Whilst Mr. Cheong was inevitably as Chinese as you can get (admittedly the rest of us don’t think of the Hakka as such), he was able to straddle and operate in both worlds. He never swayed from his cultural roots (The man had more than one wife, which was perfectly acceptable back then), he saw the good things about the Western world.

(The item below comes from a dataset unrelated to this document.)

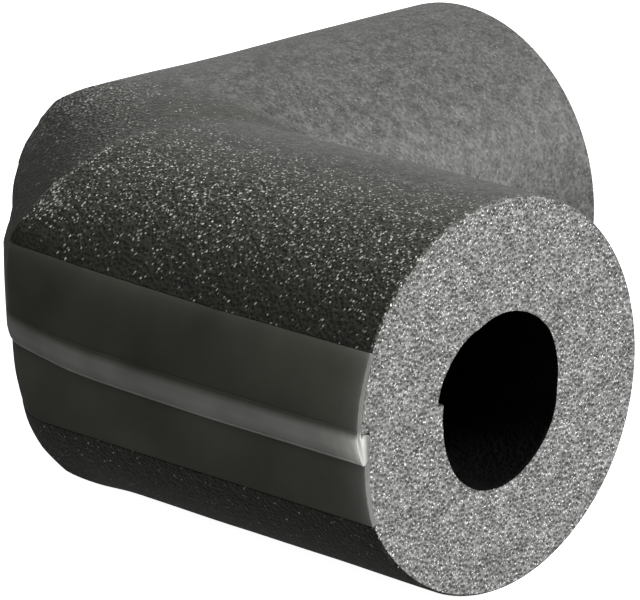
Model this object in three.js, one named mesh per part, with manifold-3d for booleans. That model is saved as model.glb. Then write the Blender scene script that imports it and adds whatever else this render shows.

Mr. Cheong did a lot of social work and kept a lot of Chinese people employed. Hence, he alleviated suffering, which could easily have been turned on the colonial administrators. He employed the best of Western technologies too. His house is an example of that. It’s built to the best of Fung Shui Principles but at the same time, used metal work from the UK.

 


 So, yes, for fruit like me, you’re inevitably going to feel more than Easter or Western. However, the world is such that you’re going to need to be able to operate in as many worlds as possible. To do that, you need to recognize the best that both worlds offer and use them to your advantage. Don’t be linguistically chauvinistic. Whenever I hear ABC’s tell you “I’m an American,” when you speak an Oriental language, I’m inevitably inclined to ask “Are you too stupid to speak something other than English?” Reality is, knowing Mandarin or anything else is going to be a necessary skill. Yes, emotionally, we might feel a certain way but as fruit, we should never be afraid to operate in as many worlds as we can.